- REQUIREMENTS
Count the lines below that contain the word "caption" and give only the number.

- RECORDS SUPPLIED
▼▼▼
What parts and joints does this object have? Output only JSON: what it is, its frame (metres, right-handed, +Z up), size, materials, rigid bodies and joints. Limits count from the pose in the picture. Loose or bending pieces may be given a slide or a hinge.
▲▲▲
▼▼▼
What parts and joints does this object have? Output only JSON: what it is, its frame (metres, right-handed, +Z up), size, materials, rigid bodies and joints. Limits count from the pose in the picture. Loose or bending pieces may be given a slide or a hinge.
▲▲▲
▼▼▼
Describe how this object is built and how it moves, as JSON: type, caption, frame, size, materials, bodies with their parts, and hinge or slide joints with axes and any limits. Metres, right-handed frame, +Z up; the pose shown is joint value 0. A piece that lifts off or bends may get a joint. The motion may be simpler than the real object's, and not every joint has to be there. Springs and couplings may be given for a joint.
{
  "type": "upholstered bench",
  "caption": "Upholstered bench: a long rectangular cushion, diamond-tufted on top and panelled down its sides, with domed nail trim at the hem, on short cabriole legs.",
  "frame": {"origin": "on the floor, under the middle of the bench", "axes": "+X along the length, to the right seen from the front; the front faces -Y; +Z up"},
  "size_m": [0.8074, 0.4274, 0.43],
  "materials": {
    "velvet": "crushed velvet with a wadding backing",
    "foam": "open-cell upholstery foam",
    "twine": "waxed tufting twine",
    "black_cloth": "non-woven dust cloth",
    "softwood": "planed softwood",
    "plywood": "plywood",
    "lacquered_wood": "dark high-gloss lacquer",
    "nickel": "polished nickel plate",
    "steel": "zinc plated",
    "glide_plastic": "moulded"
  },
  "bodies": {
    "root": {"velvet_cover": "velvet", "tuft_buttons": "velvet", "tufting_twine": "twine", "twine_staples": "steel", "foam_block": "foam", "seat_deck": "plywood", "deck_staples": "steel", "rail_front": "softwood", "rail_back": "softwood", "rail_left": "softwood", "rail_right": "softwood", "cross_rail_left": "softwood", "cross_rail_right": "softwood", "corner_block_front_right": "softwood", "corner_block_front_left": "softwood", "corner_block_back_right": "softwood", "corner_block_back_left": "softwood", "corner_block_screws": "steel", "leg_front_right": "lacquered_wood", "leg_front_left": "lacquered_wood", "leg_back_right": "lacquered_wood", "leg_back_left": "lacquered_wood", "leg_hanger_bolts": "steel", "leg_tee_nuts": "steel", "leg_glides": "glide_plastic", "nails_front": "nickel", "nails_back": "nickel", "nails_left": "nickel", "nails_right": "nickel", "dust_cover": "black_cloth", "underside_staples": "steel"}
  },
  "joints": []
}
▲▲▲
- THE RESULT
2